Researchers who tested whether multiple language models can be combined to boost accuracy say the payoff is often smaller than practitioners hope, especially when strong models tend to fail on the same questions.

A new paper circulating on arXiv examines routing, voting, cascades, fusion and mixture-of-agents systems across 67 frontier models from 21 provider families. The study argues that the main limit on these systems is not simple pairwise disagreement between models, but the rate at which every model fails on the same prompt. When that shared-failure rate is high, the authors say, no selection policy that chooses among the models’ own answers can beat a ceiling set by that overlap.

Shared failures matter more than pairwise diversity

The paper challenges a common industry habit of using pairwise error correlation as the key signal for whether a model pool is worth orchestrating. The authors say that measure can miss a more important question: how often all models are wrong at once. In their framing, two model pools can show similar pairwise correlations while still having very different rates of total co-failure.

That distinction matters because routing systems, majority votes and cascades can only help when at least one model gets a query right. If all of the candidates miss, the orchestration layer has nothing to recover. The researchers say this creates a hard upper bound on the gains such systems can achieve.

The paper also says a finite sample of graded queries can be used to estimate that ceiling before a router is even trained. In practice, that means a buyer or platform operator could use one labeled dataset to get a rough certificate of the maximum benefit any routing or voting policy might deliver.

Measured on frontier models

To test the idea, the researchers looked at a large pool that included models such as GPT-5.5, Claude Opus 4.8, Gemini 3.1 Pro, Grok-4.3, DeepSeek V4, Qwen3.7-Max and Kimi K2.7. They report that a calibrated single-factor statistical model still underestimated how often the entire pool failed together, and that the gap grew as the pool got larger.

The effect appeared most clearly on open-ended math tasks. There, the paper says the observed all-models-wrong rate was about 2.5 times higher than what the model predicted. A similar pattern showed up in execution-graded coding tasks. The authors also say that, at matched quality levels, a diverse ensemble with low pairwise correlation outperformed a Self-MoA style system built around a more correlated set of models.

Task format can change the result

The paper points to another finding that helps explain when combining models can and cannot help. When GPQA-Diamond questions were asked in free-response form instead of multiple choice, the rate of shared failure rose again. That suggests the effect may depend more on task format than on topic area alone.

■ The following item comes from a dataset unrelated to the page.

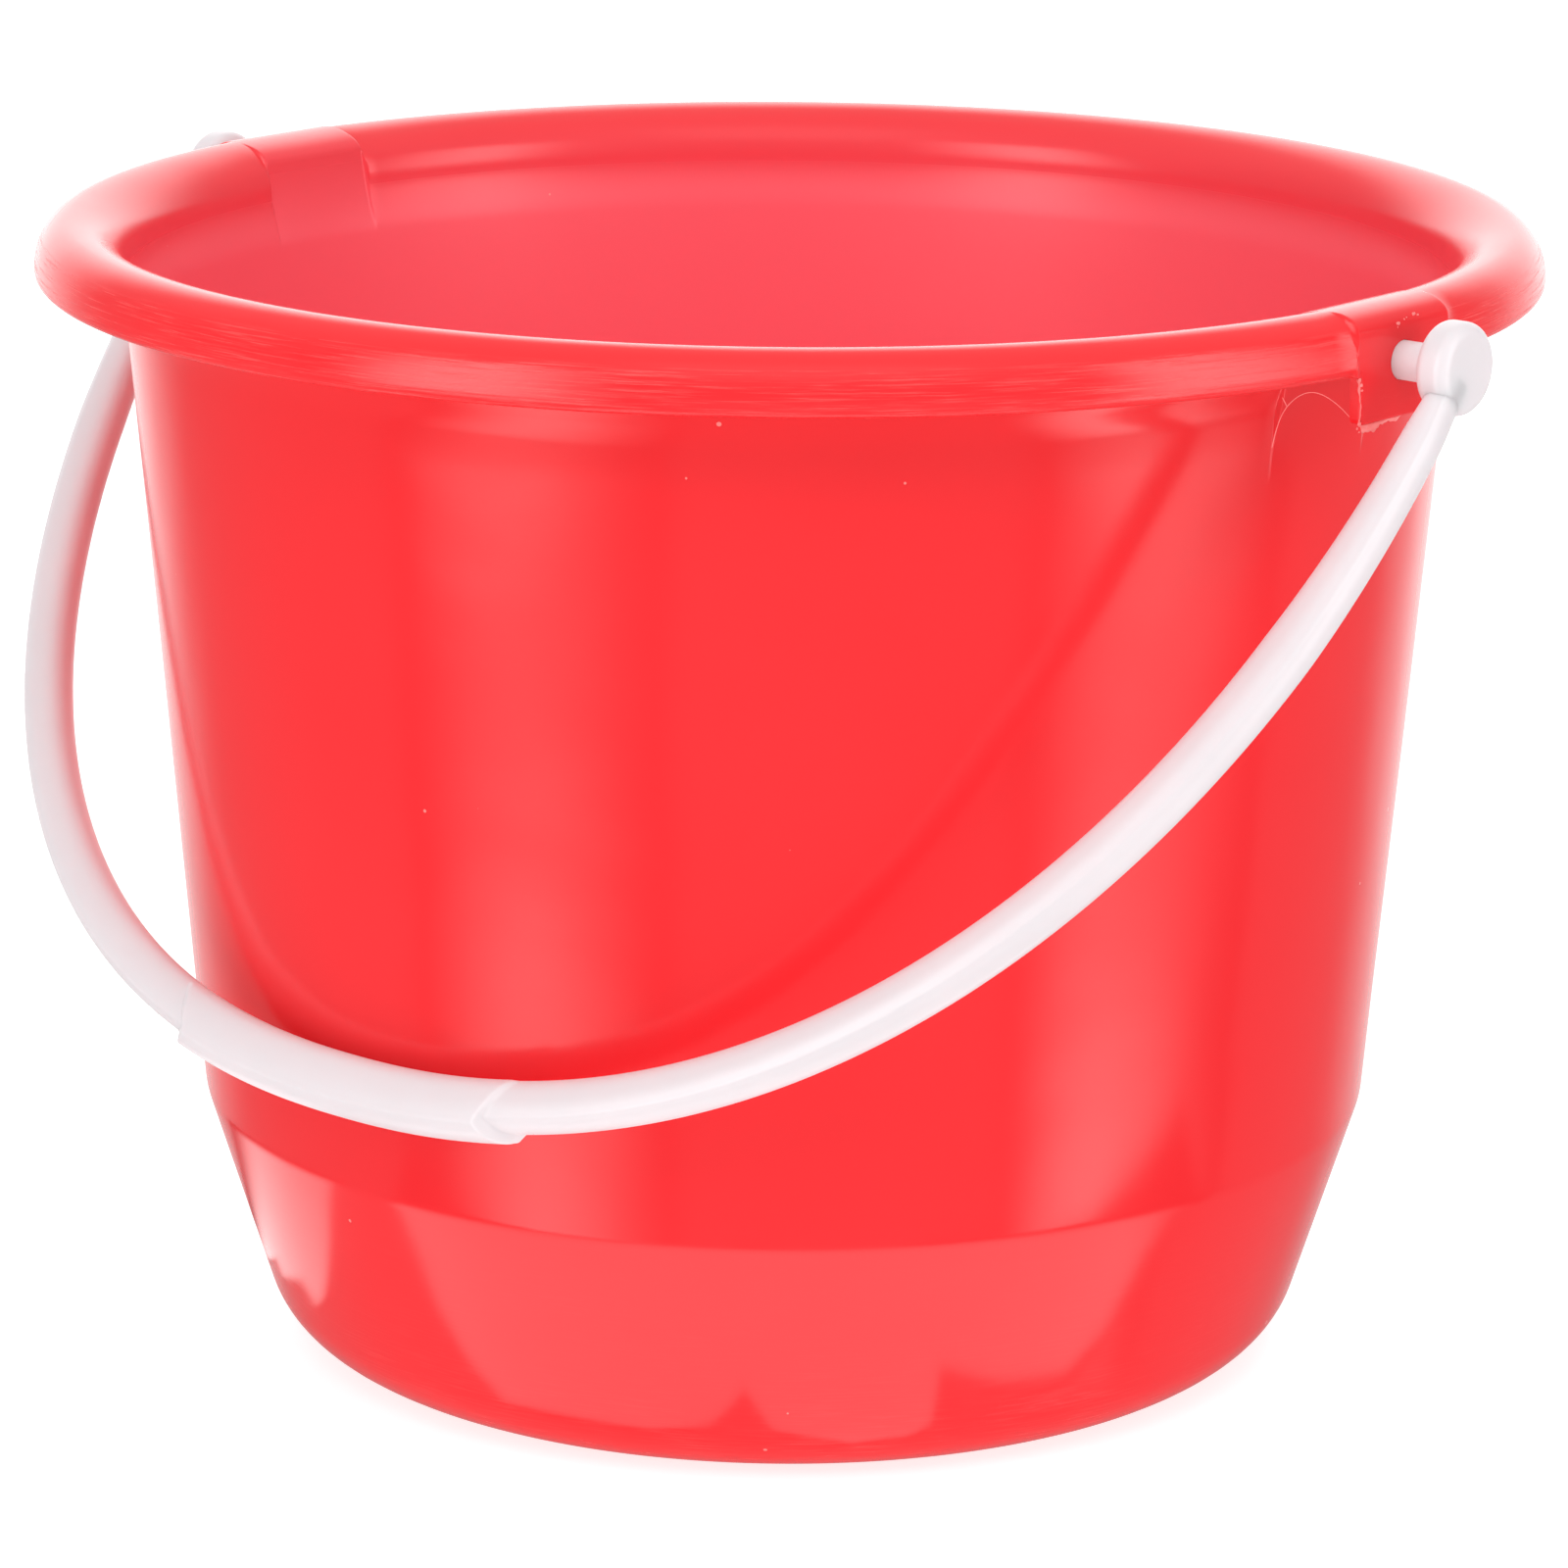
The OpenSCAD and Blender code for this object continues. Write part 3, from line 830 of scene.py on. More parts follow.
                numbers = np.vstack([loop, total + np.arange(rings.shape[0] * len(loop)).reshape(
                    rings.shape[0], -1)])
                total += rings.shape[0] * len(loop)
                new_points.append(rings.reshape(-1, 3))
                after = np.roll(numbers, -1, axis=1)
                new_faces.append(np.stack([numbers[:-1], after[:-1], after[1:], numbers[1:]],
                                          axis=-1).reshape(-1, 4))
                circles.append(numbers[-1])
            # the two loops run opposite ways, so the front one is listed backwards
            first, second = circles
            start = np.argmin(np.linalg.norm(np.vstack(new_points)[second, 1:]
                                             - np.vstack(new_points)[first[0], 1:], axis=1))
            second = np.roll(second[::-1], start + 1)
            new_faces.append(np.stack([first, np.roll(first, -1), np.roll(second, -1), second], axis=-1))
        extra = np.vstack(new_faces)
        more = total - len(points)
        marks = {key: np.concatenate([value, np.zeros(more)]) for key, value in marks.items()}
        return (np.vstack(new_points), np.vstack([faces[keep], extra]),
                np.concatenate([corners[keep], np.zeros((len(extra), 4, 2))]), marks)

    def build(self, finish: bpy.types.Material) -> bpy.types.Object:
        """Makes the tub and gives it its finish.

        Args:
            finish: the red material.
        Returns:
            The object.
        """
        points, faces, corners, marks = self.surface()
        shell = add_piece("tub_moulding", points, faces, corners, marks)
        shell.data.materials.append(finish)
        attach(shell, Body.TUB.value)
        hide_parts("tub")
        return shell


# ---------------------------------------------------------------- marks of the mould


@dataclass
class MouldMarks:
    """Flash, lumps and the gate mark that the tub's mould leaves, and pale lumps that are painted glints.
    Sizes in mm.
    """

    tub: Tub
    film_t: float = 0.12
    thread_r: float = 0.06
    crumb_r: float = 0.4
    gate_r: float = 1.9
    gate_h: float = 0.5

    def film(self) -> bpy.types.Object:
        """Ragged skin along the foot and the left edge of the right ear's tab.

        Two ribbons: height along each is a constant plus sines of three lengths, and a Solidify
        gives the skin its thickness.

        Returns:
            The skin.
        """
        t = self.tub
        s = t.face_s - 0.25
        steps, across = 60, 5
        u = np.linspace(0, 1, steps)[:, None]
        v = np.linspace(0, 1, across)[None, :]
        ragged = 1.15 + 0.3 * np.sin(9 * u) + 0.18 * np.sin(23 * u + 1) + 0.12 * np.sin(51 * u)
        taper = smooth(u / 0.05) * (1 - 0.45 * smooth((u - 0.3) / 0.4)) * smooth((1 - u) / 0.1)
        foot = np.stack([s + 0.5 * v * np.sin(6 * u) + 0 * u, -11.9 + 12.6 * u + 0 * v,
                         t.tab_z + 0.15 - v * ragged * taper], axis=-1)
        width = 0.35 + 0.16 * np.sin(8 * u + 2) + 0.1 * np.sin(27 * u) + 0.5 * smooth((u - 0.85) / 0.15)
        edge = np.stack([s + 0.3 * v * np.sin(5 * u) + 0 * u, -t.tab_half + 0.1 - v * width,
                         t.tab_z + 0.4 + (t.lip_z - t.tab_z - 0.6) * u + 0 * v], axis=-1)
        points = np.vstack([foot.reshape(-1, 3), edge.reshape(-1, 3)])
        faces = grid_faces(steps, across, False)
        piece = add_piece("tab_flash_film", points, np.vstack([faces, faces + steps * across]))
        thick = piece.modifiers.new("thickness", "SOLIDIFY")
        thick.thickness = self.film_t * MM
        thick.offset = 0.0
        return piece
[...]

The authors say there are two broad regimes. In some open-ended tasks, a real ceiling appears because models fail together often enough to limit any routing or voting scheme. In other settings, especially tasks that can be checked more directly, there may still be room for a router to exploit disagreement among models and capture meaningful gains.

Overall, the study concludes that combining models rarely beats the single best model by much unless there is a strong signal at the query level showing which model is likely to succeed. The practical gains, the authors argue, come less from simply adding more models and more from choosing models that fail on different questions.